Pride is what C.S. Lewis calls “the anti-God” and why the book of Proverbs singles it out as the one vice that precedes the Fall: “Pride goes before destruction, and a haughty spirit before a fall” (Prov. 16:18). It’s the “gateway vice” that tells me reliance on another is below me, that relationship is too risky.
According to St. Thomas Aquinas, pride can take on four possible forms:
- Attributing to ourselves perfections we do not really possess.
- Actually possessing such a perfection but thinking we have it because we worked very hard and earned it
- Possessing the perfection and knowing God gave it to us but thinking he did so because we somehow deserved it
- Possessing the perfection and knowing God gave it to us undeservedly but being unwilling to share it with anyone else
The first form of pride are those little lies we tell others to make ourselves look better, the garden variety form of pride that compels us to look better than we really are.
The second form of pride is very American (very male): instead of giving glory to God, I think I am in possession of this or that good because I have worked hard, trained hard, toiled, and sweated for all that I am and have.
The third form or pride is thinking that, for instance, my ardent Catholic faith is due to my having read the right book or my having fallen in with the right kind of Christian group or that God gave such a faith life to me because he knew I would try to evangelize and go to all the right conferences and listen to all the right podcasts.
Envy
Envy comes from a telling Latin term, invidere, meaning to look (vid-) only into (in-) oneself. It is a doleful and deplorable state in that one is basically telling God he did a poor job arranging the gifts and the goods of this creation. With such divine rejection comes the inability to rejoice over the flourishing of others, and the envious person has only himself to look at, everyone else being a threat.
Wrath
The Latin term ire is what our acronym calls wrath. It is a lesser deadly sin because the truth is that there is a peculiar sort of intimacy in wrath. “You know, when you said this or did that, you hurt my feelings . . .”

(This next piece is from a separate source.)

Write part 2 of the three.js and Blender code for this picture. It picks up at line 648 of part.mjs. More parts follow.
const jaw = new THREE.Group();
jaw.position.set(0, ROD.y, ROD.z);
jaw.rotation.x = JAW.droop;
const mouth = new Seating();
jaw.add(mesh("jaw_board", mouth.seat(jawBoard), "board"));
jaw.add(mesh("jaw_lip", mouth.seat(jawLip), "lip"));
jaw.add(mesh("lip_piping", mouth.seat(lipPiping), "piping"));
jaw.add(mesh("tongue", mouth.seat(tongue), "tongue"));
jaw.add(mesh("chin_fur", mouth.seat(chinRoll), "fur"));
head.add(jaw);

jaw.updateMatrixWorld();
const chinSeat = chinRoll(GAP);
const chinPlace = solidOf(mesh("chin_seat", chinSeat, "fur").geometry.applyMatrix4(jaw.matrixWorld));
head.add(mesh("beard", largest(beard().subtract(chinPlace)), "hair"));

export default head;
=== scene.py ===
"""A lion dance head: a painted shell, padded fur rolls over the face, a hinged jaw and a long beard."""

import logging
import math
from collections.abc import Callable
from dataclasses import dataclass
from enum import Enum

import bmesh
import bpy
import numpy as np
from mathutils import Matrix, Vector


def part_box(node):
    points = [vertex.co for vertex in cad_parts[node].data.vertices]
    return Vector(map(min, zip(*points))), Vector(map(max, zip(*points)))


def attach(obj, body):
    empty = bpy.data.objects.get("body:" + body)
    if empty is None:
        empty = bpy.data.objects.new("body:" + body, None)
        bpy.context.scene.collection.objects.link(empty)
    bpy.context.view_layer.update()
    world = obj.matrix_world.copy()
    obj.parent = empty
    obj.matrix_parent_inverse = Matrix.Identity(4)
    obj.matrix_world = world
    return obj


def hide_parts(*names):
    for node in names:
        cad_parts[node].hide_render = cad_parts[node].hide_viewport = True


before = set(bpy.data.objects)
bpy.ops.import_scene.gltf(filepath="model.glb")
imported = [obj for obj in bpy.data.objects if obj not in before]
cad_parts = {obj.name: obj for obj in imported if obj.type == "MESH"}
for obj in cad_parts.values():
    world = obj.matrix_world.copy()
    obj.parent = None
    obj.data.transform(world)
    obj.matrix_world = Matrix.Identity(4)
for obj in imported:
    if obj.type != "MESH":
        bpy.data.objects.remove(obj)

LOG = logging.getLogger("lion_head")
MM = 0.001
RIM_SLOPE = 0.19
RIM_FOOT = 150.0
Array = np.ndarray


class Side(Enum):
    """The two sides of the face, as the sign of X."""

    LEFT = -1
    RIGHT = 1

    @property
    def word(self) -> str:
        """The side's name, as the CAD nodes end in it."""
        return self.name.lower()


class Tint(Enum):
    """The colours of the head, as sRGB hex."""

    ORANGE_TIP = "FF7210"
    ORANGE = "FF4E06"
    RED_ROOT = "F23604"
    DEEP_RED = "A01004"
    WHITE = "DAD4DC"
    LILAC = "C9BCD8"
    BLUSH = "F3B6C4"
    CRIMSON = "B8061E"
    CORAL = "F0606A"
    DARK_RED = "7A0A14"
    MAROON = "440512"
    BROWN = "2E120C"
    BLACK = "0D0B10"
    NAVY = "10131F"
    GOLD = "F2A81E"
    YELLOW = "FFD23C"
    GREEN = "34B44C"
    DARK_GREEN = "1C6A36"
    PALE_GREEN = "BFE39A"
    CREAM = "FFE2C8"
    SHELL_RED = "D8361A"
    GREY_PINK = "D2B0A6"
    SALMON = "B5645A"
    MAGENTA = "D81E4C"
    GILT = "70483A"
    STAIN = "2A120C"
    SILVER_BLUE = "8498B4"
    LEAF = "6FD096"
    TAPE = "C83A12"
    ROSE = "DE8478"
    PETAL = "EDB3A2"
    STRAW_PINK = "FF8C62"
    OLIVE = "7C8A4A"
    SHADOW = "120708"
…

It is much easier to put up the icy walls of pride than to reveal one’s vulnerabilities by exposing one’s internal hurt by showing anger. Every married couple knows this: it is better to argue over a sensitive point than to let it grow into an insurmountable barrier.
Sloth
Sloth is perhaps the least understood of the seven deadlies. Here, turning to the Greek will help us understand why the ancients denounced this sin as the noonday devil from Psalm 91:6. In Greek, the term for sloth is acedia, a compound word meaning without (a-) care (cedia).

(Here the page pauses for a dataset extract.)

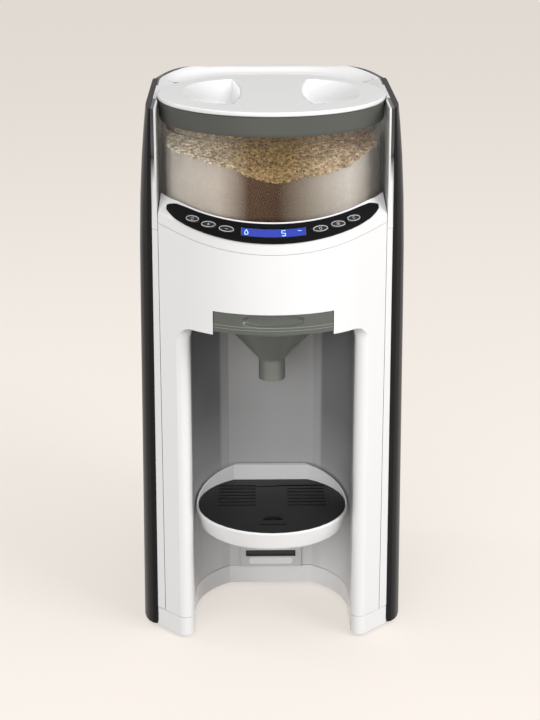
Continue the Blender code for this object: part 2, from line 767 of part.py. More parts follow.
# White housing
def main_housing():
    """Side walls, rear wall and deck, open to the front and below, and the hopper's surround on top."""
    bottom = BASE_TOP + GAP
    rough_top = BODY_TOP + OVERRUN
    rings = []
    for z in (bottom, rough_top):
        outer = housing_half_width(z)
        inner = HOUSING_INNER
        right = [(inner, HOUSING_REAR_Y - HOUSING_REAR_WALL), (inner, front_y(inner)),
                 (outer, front_y(outer)), (outer, HOUSING_REAR_Y)]
        rings.append(at_height(right + mirrored(right), z))
    shell = lofted(rings)
    side = POCKET_RADIUS - SLIDE_GAP
    overlap = HOUSING_REAR_WALL / 2
    back = HOUSING_REAR_Y - overlap
    nose = arc((0.0, HOPPER_CENTRE_Y), (side, side), math.pi, 2 * math.pi, FRONT_STEPS + 4)
    deck = extruded([nose + [(side, back), (-side, back)]], DECK_BOTTOM, rough_top - OVERRUN * SHORT_SHARE)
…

It wasn’t until the Protestant Reformers that sloth was viewed as physical laziness. For the Fathers as well as the medieval Doctors, sloth was being so busy that one didn’t make time for what was truly important. What is easier: to make a silent holy hour or to answer emails while talking on one’s cellphone?
This is why Thomas Aquinas defined sloth as an aimless “tendency to wander.” It is the inability to care about the everyday routines of life and the demands of basic human existence.

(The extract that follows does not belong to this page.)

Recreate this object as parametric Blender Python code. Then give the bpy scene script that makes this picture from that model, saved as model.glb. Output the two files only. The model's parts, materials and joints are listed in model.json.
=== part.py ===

If the first three deadlies are what the British call “the cold sins,” those tendencies that isolate the individual on him or herself alone, and if the following three are the “warm sins,” sloth is that lukewarmness that renders a soul insipid and existentially mediocre. And we all know what Jesus does with those who are neither hot nor cold (Rev. 3:16).
Avarice
Avarice is a fancy word for greed, the disordered use of material goods. Living in the world of cars and coats, the world of houses and hats, it is understandable that we might misuse such goods from time to time. Here the simple needs of life take on an allure that is not proper to them, consumerism based on this misjudgment of the true nature of things.
Gluttony
Gluttony is something most of us have encountered in one way or another. In the great Catholic intellectual tradition, gluttony is not simply eating too much, it is also eating at an improper time, eating too eagerly, eating too expensively, and even eating too daintily, as the sylphlike supermodel is just as consumed by disordered concerns about calories as the corpulent gourmand.
Lust
Lust is the English term for luxuria, the sin of luxuriating in bodily activities that lead to neither true unity nor the natural openness to human life. Yet since we have been made for intimacy and interpersonal relationship, lust is the most understandable of all the deadly sins. It is here we must learn to have our basest instincts tempered. Self-mastery is the most basic of all the virtues because lust is the least deadly of all our sins.
Such a history and such a list only prove yet again the brilliance and beauty of the Catholic faith. In making lust and gluttony the worst offenses against God, the Puritans inevitably rendered this world void of joy and the possibility of virtuous passion. Such a list helps faithful Christians understand not only for what and for Whom they have been created but also how to adjudicate the seriousness of sins in their lives.
These deadlies, St. John warns, cannot be prayed away. They demand the grace of the sacrament of confession; none of these are the lighter sins absolved during pious prayer or the penitential rite at the beginning of every Mass. They are serious, they are deadly—but they ordered and, thank God, they are forgivable.